__Supplied material__.

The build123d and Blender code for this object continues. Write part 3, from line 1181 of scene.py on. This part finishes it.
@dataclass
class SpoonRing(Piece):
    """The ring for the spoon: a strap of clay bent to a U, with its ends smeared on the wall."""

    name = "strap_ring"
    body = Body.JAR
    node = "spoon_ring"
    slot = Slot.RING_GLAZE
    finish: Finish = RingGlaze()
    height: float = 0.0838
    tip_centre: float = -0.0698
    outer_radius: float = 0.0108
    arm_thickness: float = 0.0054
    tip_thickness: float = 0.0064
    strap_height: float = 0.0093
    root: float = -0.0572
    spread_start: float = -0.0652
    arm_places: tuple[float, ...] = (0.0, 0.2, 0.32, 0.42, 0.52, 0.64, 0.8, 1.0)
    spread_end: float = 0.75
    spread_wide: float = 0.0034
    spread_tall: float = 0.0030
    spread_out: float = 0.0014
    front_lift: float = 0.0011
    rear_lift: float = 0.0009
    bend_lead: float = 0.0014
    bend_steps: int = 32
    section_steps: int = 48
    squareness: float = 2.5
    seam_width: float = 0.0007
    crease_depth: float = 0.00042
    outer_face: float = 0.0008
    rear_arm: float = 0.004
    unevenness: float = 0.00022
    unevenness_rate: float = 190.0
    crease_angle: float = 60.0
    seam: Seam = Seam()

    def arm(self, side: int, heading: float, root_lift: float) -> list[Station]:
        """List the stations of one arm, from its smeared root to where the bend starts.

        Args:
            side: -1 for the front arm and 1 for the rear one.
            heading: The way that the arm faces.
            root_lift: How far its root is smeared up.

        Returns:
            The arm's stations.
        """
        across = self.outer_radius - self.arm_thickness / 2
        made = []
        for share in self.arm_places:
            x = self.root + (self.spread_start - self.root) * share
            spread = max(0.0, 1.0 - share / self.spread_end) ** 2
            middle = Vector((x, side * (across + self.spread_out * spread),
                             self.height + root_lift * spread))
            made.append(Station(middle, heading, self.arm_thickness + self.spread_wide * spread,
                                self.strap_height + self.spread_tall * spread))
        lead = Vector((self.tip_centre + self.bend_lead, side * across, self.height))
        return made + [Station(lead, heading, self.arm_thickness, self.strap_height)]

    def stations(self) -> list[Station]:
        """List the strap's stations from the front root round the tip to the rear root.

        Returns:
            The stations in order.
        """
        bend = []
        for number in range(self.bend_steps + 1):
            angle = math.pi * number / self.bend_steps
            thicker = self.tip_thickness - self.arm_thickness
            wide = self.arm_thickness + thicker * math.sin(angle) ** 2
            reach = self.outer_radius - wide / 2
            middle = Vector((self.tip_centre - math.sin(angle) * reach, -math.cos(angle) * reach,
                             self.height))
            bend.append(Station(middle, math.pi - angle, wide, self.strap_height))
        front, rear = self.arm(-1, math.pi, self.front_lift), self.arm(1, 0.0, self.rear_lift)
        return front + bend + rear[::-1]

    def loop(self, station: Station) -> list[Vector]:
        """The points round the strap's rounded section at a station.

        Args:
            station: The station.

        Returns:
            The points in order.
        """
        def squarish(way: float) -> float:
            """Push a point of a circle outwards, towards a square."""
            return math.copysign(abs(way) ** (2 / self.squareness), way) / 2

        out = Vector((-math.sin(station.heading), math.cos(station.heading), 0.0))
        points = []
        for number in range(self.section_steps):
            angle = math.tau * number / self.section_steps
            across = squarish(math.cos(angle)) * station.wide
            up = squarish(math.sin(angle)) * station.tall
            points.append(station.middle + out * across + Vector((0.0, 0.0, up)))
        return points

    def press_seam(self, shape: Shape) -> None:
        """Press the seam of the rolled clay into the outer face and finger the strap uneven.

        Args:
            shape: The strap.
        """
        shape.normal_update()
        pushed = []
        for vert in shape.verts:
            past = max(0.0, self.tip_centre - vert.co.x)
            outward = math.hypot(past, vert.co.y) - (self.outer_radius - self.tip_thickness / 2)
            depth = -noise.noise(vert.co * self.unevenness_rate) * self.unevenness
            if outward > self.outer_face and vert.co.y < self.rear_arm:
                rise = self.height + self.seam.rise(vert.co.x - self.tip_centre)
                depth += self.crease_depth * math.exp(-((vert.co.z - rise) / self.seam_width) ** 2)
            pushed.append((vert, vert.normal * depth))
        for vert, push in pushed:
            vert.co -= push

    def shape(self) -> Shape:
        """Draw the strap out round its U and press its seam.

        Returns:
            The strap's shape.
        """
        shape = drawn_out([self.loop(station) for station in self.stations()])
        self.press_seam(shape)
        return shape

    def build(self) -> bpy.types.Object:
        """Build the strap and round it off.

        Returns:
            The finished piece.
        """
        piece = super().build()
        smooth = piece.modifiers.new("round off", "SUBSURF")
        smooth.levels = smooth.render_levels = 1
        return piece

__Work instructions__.
Output all of the material exactly as written.

__Result for this task__.
The build123d and Blender code for this object continues. Write part 3, from line 1181 of scene.py on. This part finishes it.
@dataclass
class SpoonRing(Piece):
    """The ring for the spoon: a strap of clay bent to a U, with its ends smeared on the wall."""

    name = "strap_ring"
    body = Body.JAR
    node = "spoon_ring"
    slot = Slot.RING_GLAZE
    finish: Finish = RingGlaze()
    height: float = 0.0838
    tip_centre: float = -0.0698
    outer_radius: float = 0.0108
    arm_thickness: float = 0.0054
    tip_thickness: float = 0.0064
    strap_height: float = 0.0093
    root: float = -0.0572
    spread_start: float = -0.0652
    arm_places: tuple[float, ...] = (0.0, 0.2, 0.32, 0.42, 0.52, 0.64, 0.8, 1.0)
    spread_end: float = 0.75
    spread_wide: float = 0.0034
    spread_tall: float = 0.0030
    spread_out: float = 0.0014
    front_lift: float = 0.0011
    rear_lift: float = 0.0009
    bend_lead: float = 0.0014
    bend_steps: int = 32
    section_steps: int = 48
    squareness: float = 2.5
    seam_width: float = 0.0007
    crease_depth: float = 0.00042
    outer_face: float = 0.0008
    rear_arm: float = 0.004
    unevenness: float = 0.00022
    unevenness_rate: float = 190.0
    crease_angle: float = 60.0
    seam: Seam = Seam()

    def arm(self, side: int, heading: float, root_lift: float) -> list[Station]:
        """List the stations of one arm, from its smeared root to where the bend starts.

        Args:
            side: -1 for the front arm and 1 for the rear one.
            heading: The way that the arm faces.
            root_lift: How far its root is smeared up.

        Returns:
            The arm's stations.
        """
        across = self.outer_radius - self.arm_thickness / 2
        made = []
        for share in self.arm_places:
            x = self.root + (self.spread_start - self.root) * share
            spread = max(0.0, 1.0 - share / self.spread_end) ** 2
            middle = Vector((x, side * (across + self.spread_out * spread),
                             self.height + root_lift * spread))
            made.append(Station(middle, heading, self.arm_thickness + self.spread_wide * spread,
                                self.strap_height + self.spread_tall * spread))
        lead = Vector((self.tip_centre + self.bend_lead, side * across, self.height))
        return made + [Station(lead, heading, self.arm_thickness, self.strap_height)]

    def stations(self) -> list[Station]:
        """List the strap's stations from the front root round the tip to the rear root.

        Returns:
            The stations in order.
        """
        bend = []
        for number in range(self.bend_steps + 1):
            angle = math.pi * number / self.bend_steps
            thicker = self.tip_thickness - self.arm_thickness
            wide = self.arm_thickness + thicker * math.sin(angle) ** 2
            reach = self.outer_radius - wide / 2
            middle = Vector((self.tip_centre - math.sin(angle) * reach, -math.cos(angle) * reach,
                             self.height))
            bend.append(Station(middle, math.pi - angle, wide, self.strap_height))
        front, rear = self.arm(-1, math.pi, self.front_lift), self.arm(1, 0.0, self.rear_lift)
        return front + bend + rear[::-1]

    def loop(self, station: Station) -> list[Vector]:
        """The points round the strap's rounded section at a station.

        Args:
            station: The station.

        Returns:
            The points in order.
        """
        def squarish(way: float) -> float:
            """Push a point of a circle outwards, towards a square."""
            return math.copysign(abs(way) ** (2 / self.squareness), way) / 2

        out = Vector((-math.sin(station.heading), math.cos(station.heading), 0.0))
        points = []
        for number in range(self.section_steps):
            angle = math.tau * number / self.section_steps
            across = squarish(math.cos(angle)) * station.wide
            up = squarish(math.sin(angle)) * station.tall
            points.append(station.middle + out * across + Vector((0.0, 0.0, up)))
        return points

    def press_seam(self, shape: Shape) -> None:
        """Press the seam of the rolled clay into the outer face and finger the strap uneven.

        Args:
            shape: The strap.
        """
        shape.normal_update()
        pushed = []
        for vert in shape.verts:
            past = max(0.0, self.tip_centre - vert.co.x)
            outward = math.hypot(past, vert.co.y) - (self.outer_radius - self.tip_thickness / 2)
            depth = -noise.noise(vert.co * self.unevenness_rate) * self.unevenness
            if outward > self.outer_face and vert.co.y < self.rear_arm:
                rise = self.height + self.seam.rise(vert.co.x - self.tip_centre)
                depth += self.crease_depth * math.exp(-((vert.co.z - rise) / self.seam_width) ** 2)
            pushed.append((vert, vert.normal * depth))
        for vert, push in pushed:
            vert.co -= push

    def shape(self) -> Shape:
        """Draw the strap out round its U and press its seam.

        Returns:
            The strap's shape.
        """
        shape = drawn_out([self.loop(station) for station in self.stations()])
        self.press_seam(shape)
        return shape

    def build(self) -> bpy.types.Object:
        """Build the strap and round it off.

        Returns:
            The finished piece.
        """
        piece = super().build()
        smooth = piece.modifiers.new("round off", "SUBSURF")
        smooth.levels = smooth.render_levels = 1
        return piece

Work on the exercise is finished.